Black and white newspaper page in three columns. Features an advertisement for the new settlement of Houston in the lower right-most column entitled "The Town of Houston."
This page from the August 30, 1836 edition of the Telegraph and Texas Register features an ad for the new town of Houston on the right side of the page. G.& T.H. Borden. Telegraph and Texas Register (Columbia, Tex.), Vol. 1, No. 27, Ed. 1, Tuesday, August 30, 1836, newspaper, August 30, 1836; Columbia, Texas. University of North Texas Libraries, The Portal to Texas History, crediting The Dolph Briscoe Center for American History.


Sparse blue and white plat map of the city of Houston featuring labeled plots along five streets. Map is bordered to the south by the Buffalo Bayou.
This early plan for Houston shows minimal development from the town’s inception in 1836. Plan of the City of Houston. Made by G. Borden and T. H. Borden, 1836. Geography and Map Division.

Houston in its infancy was indeed a small town. The advertisement featured above for the town boasts that a public house was in the works and would open soon.

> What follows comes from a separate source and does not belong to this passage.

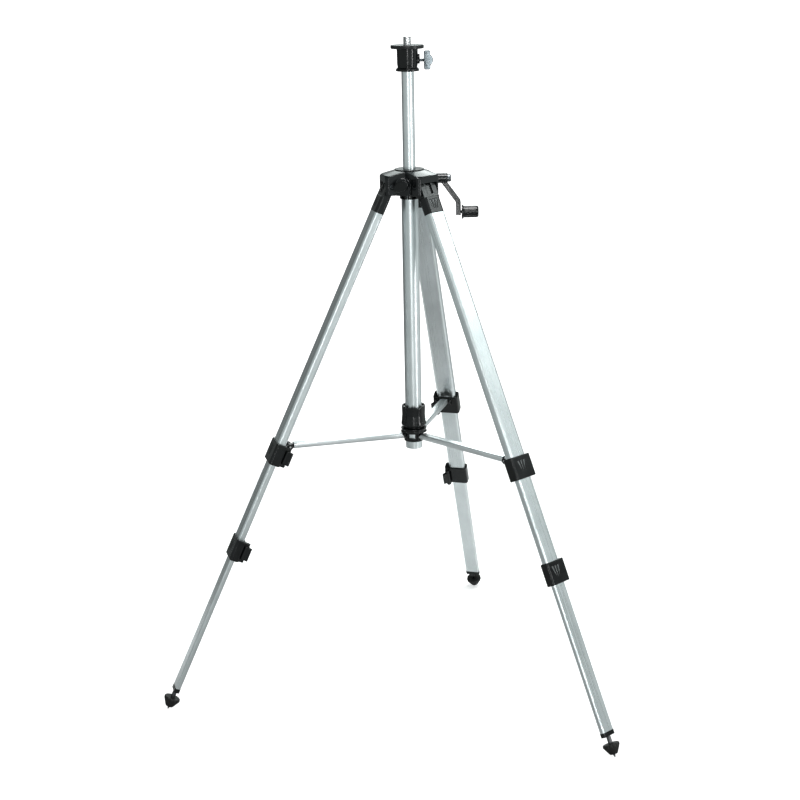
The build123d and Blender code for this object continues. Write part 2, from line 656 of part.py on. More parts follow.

One of the earliest plans that we hold for the city from 1836 shows a plot of land reserved for a school house and little else. Still, the prophecy scripted for the tiny town in that late August newspaper seems to have played out. In 1837 Houston was officially incorporated as a city, and would even briefly serve as the capital of the Republic of Texas until that title was transferred to Austin in 1839. While its destiny was not to be the political epicenter of Texas, Houston became a premier city in its own right. It did indeed become a magnet for trade, serving as a railroad hub for cotton exports through the port of Galveston during the latter half of the 19th century. Houston would go on to become a prominent location for scientific research in the 20th century, developing into a center for healthcare-based study and of course presiding over the famous NASA Mission Control Center which the Apollo 13 astronauts would send urgent communications to.

Colorful panoramic map of Houston oriented looking south. Map also includes ten inset images of notable buildings in town, along with an directory for public and commercial buildings and a separate directory of churches.
This late 19th century panoramic map features Houston’s sprawl roughly 55 years after the town’s original establishment. Houston, Texas… 1891. Geography and Map Division.

From fairly modest origins, Houston has grown to a metropolis of more than two million people. Built on the foundations of a man who will forever loom large in the annals of Texas history, rose an immense and dynamic city. It seems true what they say – from personality to population, everything is bigger in Texas.